The signal that ran in the notebook now runs in production, against the same binary, with the same operator implementations, against the same cache hashing scheme. There is no second codebase to translate to. There is no Python-to-Java port. The thing that was tested is the thing that runs.

What you give up

Compilation is opinionated. You are writing in a DSL, not in Python. Operators are added by writing Rust, not by importing a pandas function. Data sources have to declare a type, not get inferred at runtime. The price of compile-time safety is that you cannot just paste any line of Python in.
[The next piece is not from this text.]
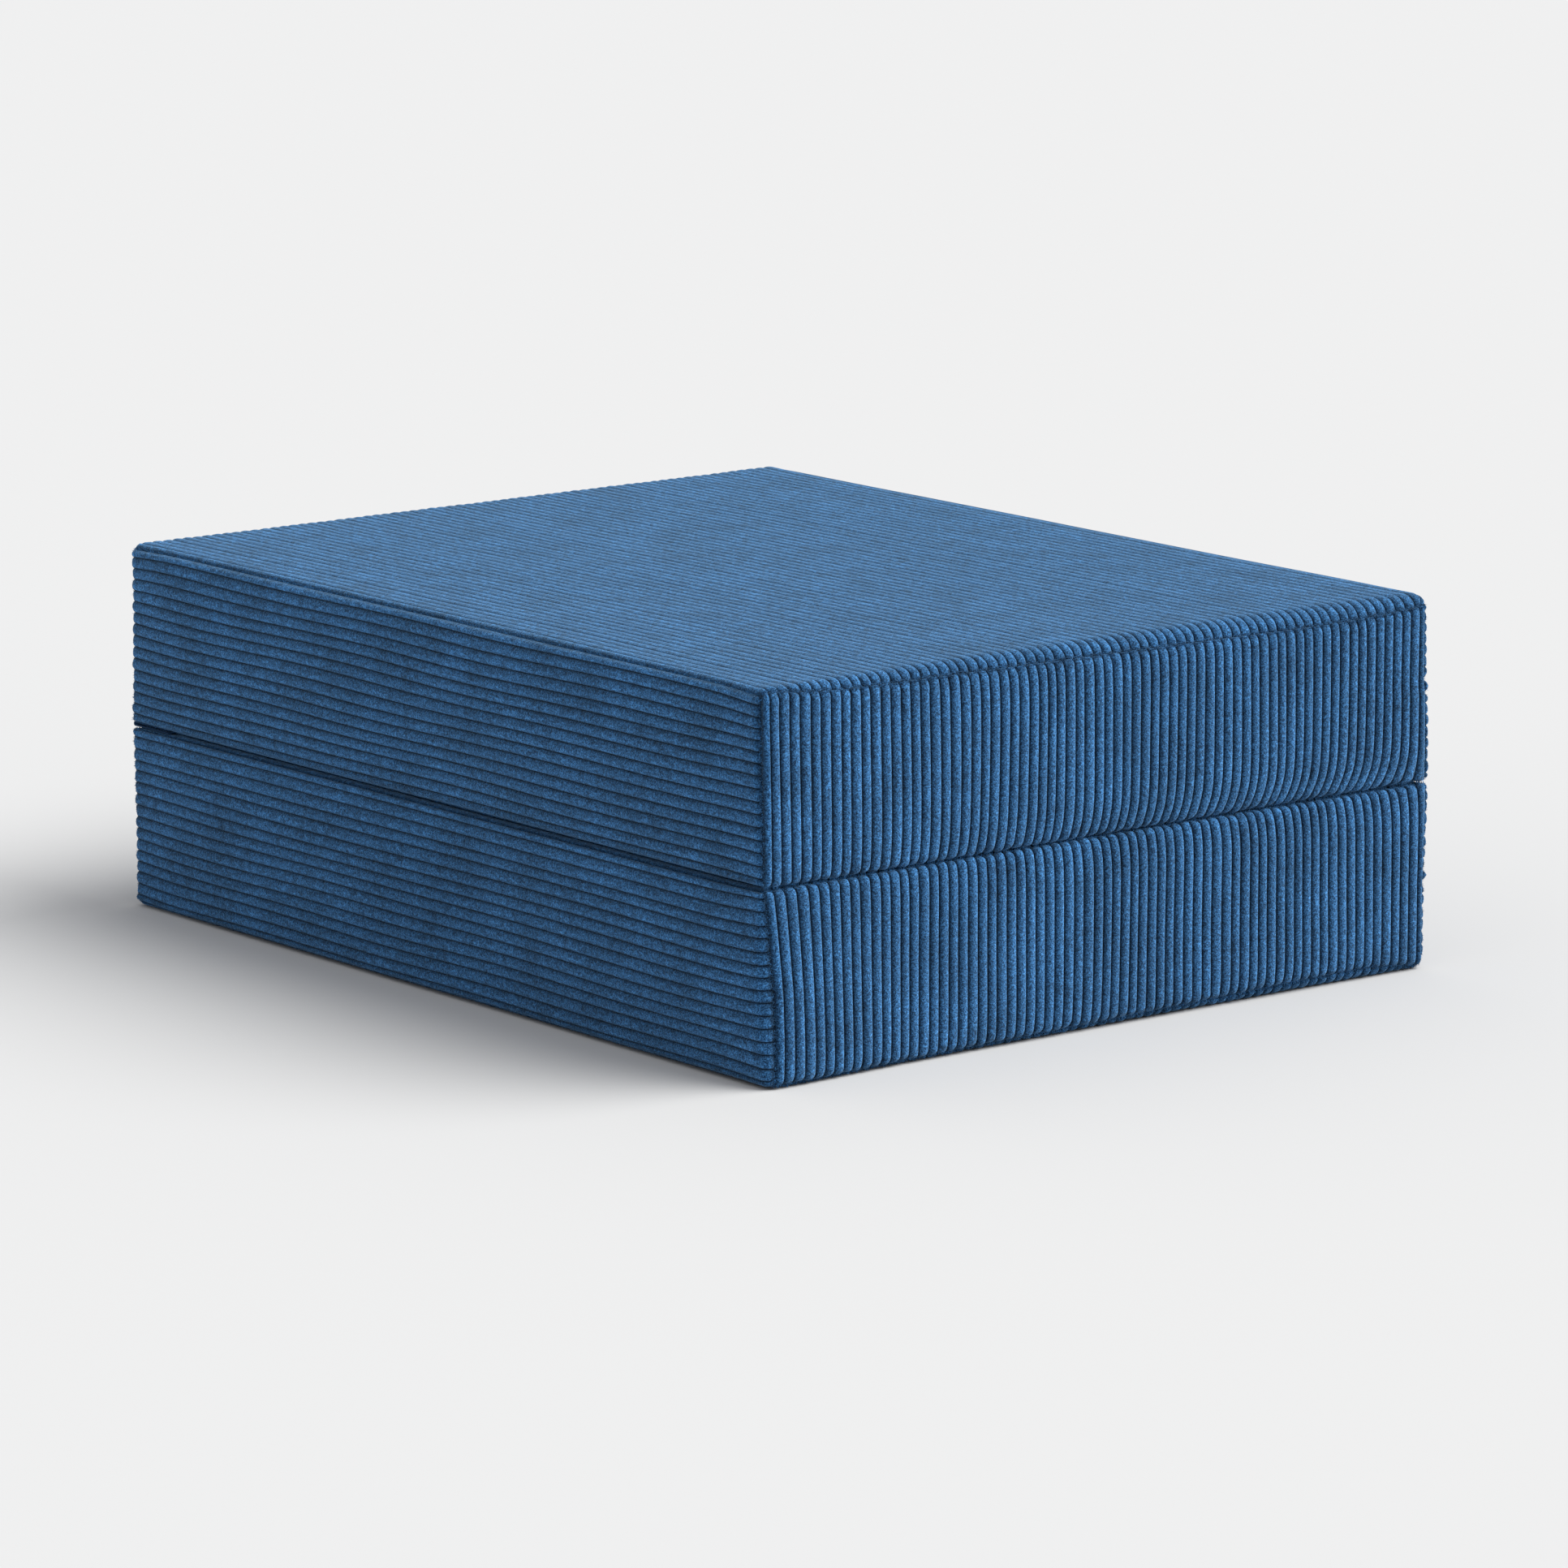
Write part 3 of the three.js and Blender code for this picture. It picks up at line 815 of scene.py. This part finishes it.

That is the trade, and we think it is correct, because the thing the notebook is good at is sketching an idea, and the thing it is bad at is operating a strategy with money on the line. Two different artefacts solve two different problems. The .sig file is the second one.

Why staging matters

If you skip the compile stage, you push the type-check into the runtime, and the runtime catches the error at minute 47 of a long backtest instead of at second zero. If you skip the cache, you recompute the same z-score every time anyone iterates, and your team’s iteration loop slows down by ten times. If you skip the daemon, you re-open the cache every run, and on a busy desk that becomes the bottleneck. If you skip the production posture and bolt risk on later, every alert you write is a one-off.

Each stage exists because skipping it costs more than including it. sigc lays them out so they are the default path, not a heroic engineering project.

If you are about to move a strategy from a notebook to a real PnL, write the .sig file first. Let the compiler tell you what was missing.